### Directions
Quote the lines exactly, starting with the line that contains "const group = new THREE.Group();" and ending with the line that contains "if empty is", and leave out all other lines.

### Data excerpt
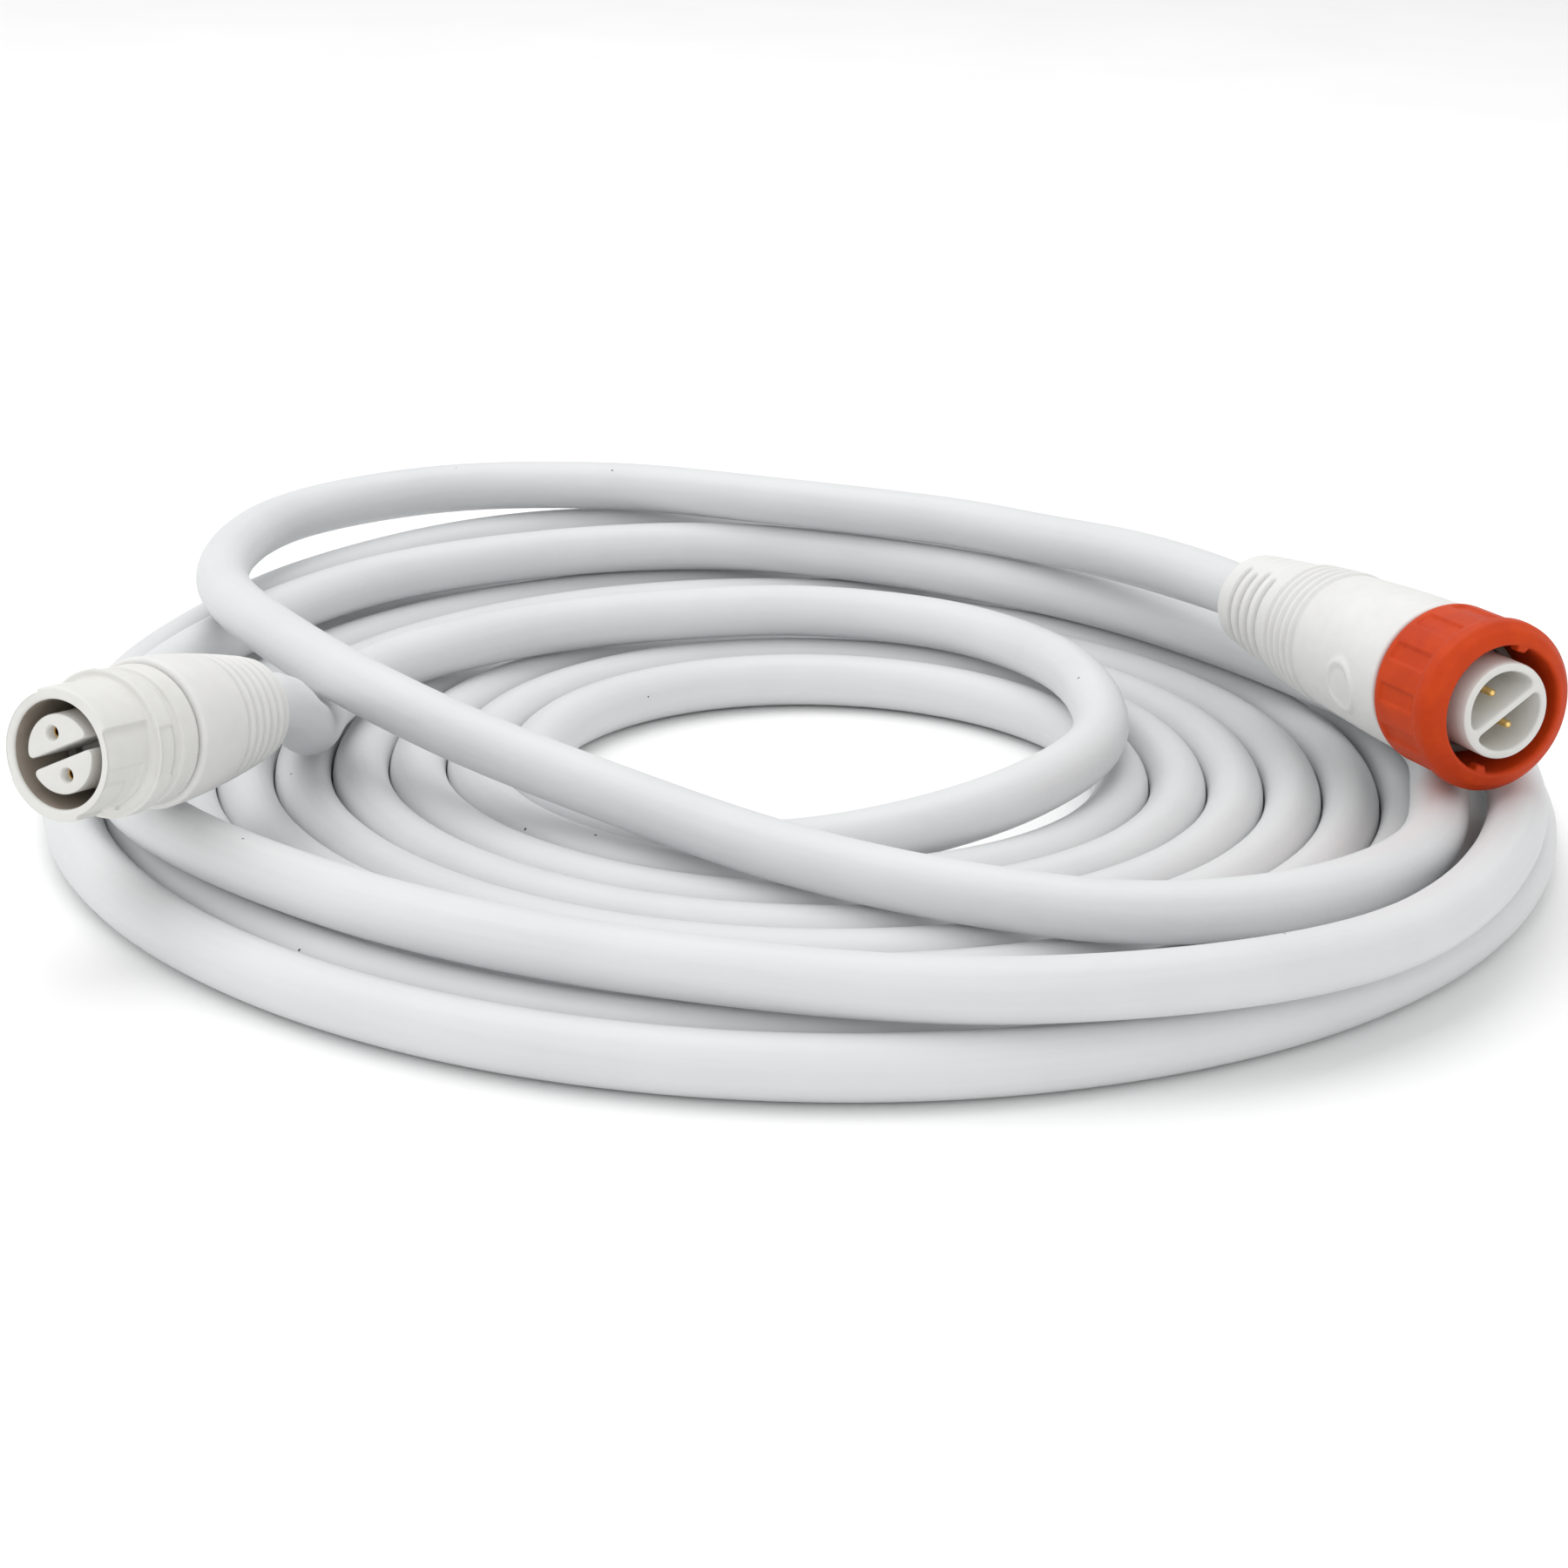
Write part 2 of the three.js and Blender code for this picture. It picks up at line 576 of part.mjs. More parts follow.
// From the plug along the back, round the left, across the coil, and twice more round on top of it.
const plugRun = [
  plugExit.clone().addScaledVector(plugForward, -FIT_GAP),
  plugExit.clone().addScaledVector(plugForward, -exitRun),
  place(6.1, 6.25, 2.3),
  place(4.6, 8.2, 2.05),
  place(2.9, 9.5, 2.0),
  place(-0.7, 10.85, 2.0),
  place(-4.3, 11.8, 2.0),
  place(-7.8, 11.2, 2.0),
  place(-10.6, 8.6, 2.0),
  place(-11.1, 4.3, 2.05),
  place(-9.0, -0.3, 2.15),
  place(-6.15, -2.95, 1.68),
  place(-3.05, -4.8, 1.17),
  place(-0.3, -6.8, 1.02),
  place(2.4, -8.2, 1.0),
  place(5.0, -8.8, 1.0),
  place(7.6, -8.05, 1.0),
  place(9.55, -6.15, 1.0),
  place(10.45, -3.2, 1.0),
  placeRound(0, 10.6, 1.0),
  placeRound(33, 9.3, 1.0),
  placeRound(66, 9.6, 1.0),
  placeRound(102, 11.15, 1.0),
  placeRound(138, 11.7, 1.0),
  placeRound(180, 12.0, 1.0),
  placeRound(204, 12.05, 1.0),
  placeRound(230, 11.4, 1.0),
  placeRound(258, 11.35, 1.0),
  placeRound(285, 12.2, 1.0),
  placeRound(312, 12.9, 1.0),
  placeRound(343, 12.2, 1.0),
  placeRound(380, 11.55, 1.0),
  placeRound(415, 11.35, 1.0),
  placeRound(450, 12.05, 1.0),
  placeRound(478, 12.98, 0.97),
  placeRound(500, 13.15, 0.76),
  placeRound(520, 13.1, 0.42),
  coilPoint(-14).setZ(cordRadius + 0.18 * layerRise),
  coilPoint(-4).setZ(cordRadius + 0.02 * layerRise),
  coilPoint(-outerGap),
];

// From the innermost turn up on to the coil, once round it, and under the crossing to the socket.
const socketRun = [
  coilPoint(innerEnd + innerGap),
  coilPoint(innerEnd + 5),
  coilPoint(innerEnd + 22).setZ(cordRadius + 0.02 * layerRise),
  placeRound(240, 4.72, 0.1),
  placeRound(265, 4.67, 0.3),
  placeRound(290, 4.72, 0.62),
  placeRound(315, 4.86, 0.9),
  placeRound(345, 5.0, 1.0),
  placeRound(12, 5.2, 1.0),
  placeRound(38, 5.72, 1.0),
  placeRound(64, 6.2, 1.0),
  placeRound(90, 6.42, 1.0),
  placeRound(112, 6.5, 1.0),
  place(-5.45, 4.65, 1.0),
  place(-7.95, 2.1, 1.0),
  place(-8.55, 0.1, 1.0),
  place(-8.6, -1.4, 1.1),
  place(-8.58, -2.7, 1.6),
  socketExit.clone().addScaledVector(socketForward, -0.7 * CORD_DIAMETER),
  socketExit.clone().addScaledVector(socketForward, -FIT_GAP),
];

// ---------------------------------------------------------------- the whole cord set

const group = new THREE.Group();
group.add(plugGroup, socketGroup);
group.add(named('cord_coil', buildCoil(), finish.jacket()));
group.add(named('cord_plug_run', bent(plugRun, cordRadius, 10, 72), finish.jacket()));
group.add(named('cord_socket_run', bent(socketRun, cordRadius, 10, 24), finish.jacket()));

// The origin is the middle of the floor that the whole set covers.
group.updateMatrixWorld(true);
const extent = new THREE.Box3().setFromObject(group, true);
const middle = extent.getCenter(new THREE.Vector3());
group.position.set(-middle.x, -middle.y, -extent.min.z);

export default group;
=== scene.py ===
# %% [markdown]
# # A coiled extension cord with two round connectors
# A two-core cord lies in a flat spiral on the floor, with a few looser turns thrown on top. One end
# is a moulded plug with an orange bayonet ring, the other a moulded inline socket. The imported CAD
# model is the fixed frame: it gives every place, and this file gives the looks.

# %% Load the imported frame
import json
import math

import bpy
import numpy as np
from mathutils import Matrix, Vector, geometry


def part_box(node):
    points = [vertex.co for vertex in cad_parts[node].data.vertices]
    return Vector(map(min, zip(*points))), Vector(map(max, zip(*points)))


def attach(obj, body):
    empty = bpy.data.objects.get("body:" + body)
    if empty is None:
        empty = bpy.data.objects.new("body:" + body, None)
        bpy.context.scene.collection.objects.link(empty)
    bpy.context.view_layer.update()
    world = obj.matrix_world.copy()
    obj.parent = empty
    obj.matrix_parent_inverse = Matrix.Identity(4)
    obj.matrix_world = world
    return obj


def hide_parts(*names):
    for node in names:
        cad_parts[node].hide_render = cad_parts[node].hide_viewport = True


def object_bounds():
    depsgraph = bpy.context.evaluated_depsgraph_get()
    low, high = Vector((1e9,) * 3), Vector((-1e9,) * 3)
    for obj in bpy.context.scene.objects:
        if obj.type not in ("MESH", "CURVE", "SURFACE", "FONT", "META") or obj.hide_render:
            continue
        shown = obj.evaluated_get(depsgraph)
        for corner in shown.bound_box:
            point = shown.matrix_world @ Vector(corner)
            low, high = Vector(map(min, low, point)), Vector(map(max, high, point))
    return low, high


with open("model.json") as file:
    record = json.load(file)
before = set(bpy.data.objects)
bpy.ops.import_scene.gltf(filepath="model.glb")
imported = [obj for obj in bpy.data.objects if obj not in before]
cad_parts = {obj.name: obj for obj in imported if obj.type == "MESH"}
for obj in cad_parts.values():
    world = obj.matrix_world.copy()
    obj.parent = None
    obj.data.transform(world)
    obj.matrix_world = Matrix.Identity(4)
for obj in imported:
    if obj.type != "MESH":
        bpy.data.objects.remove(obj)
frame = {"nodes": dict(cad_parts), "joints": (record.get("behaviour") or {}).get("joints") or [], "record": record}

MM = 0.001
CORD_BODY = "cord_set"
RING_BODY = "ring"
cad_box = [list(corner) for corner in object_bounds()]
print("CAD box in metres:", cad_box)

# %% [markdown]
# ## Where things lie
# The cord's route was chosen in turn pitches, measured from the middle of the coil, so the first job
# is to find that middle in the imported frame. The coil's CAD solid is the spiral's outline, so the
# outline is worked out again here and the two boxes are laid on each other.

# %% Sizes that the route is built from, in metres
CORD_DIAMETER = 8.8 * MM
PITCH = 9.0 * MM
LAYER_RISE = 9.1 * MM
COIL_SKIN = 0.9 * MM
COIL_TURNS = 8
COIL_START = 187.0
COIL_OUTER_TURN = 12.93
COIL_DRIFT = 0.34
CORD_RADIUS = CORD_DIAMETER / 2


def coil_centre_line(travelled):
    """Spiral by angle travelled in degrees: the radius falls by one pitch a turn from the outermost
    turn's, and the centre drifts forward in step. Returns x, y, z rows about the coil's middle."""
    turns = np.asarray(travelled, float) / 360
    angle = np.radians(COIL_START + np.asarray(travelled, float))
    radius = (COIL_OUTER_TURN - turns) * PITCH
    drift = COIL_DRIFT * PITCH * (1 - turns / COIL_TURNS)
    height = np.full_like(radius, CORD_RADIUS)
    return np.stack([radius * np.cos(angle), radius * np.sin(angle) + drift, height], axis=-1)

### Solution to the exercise
const group = new THREE.Group();
group.add(plugGroup, socketGroup);
group.add(named('cord_coil', buildCoil(), finish.jacket()));
group.add(named('cord_plug_run', bent(plugRun, cordRadius, 10, 72), finish.jacket()));
group.add(named('cord_socket_run', bent(socketRun, cordRadius, 10, 24), finish.jacket()));

// The origin is the middle of the floor that the whole set covers.
group.updateMatrixWorld(true);
const extent = new THREE.Box3().setFromObject(group, true);
const middle = extent.getCenter(new THREE.Vector3());
group.position.set(-middle.x, -middle.y, -extent.min.z);

export default group;
=== scene.py ===
# %% [markdown]
# # A coiled extension cord with two round connectors
# A two-core cord lies in a flat spiral on the floor, with a few looser turns thrown on top. One end
# is a moulded plug with an orange bayonet ring, the other a moulded inline socket. The imported CAD
# model is the fixed frame: it gives every place, and this file gives the looks.

# %% Load the imported frame
import json
import math

import bpy
import numpy as np
from mathutils import Matrix, Vector, geometry


def part_box(node):
    points = [vertex.co for vertex in cad_parts[node].data.vertices]
    return Vector(map(min, zip(*points))), Vector(map(max, zip(*points)))


def attach(obj, body):
    empty = bpy.data.objects.get("body:" + body)
    if empty is None:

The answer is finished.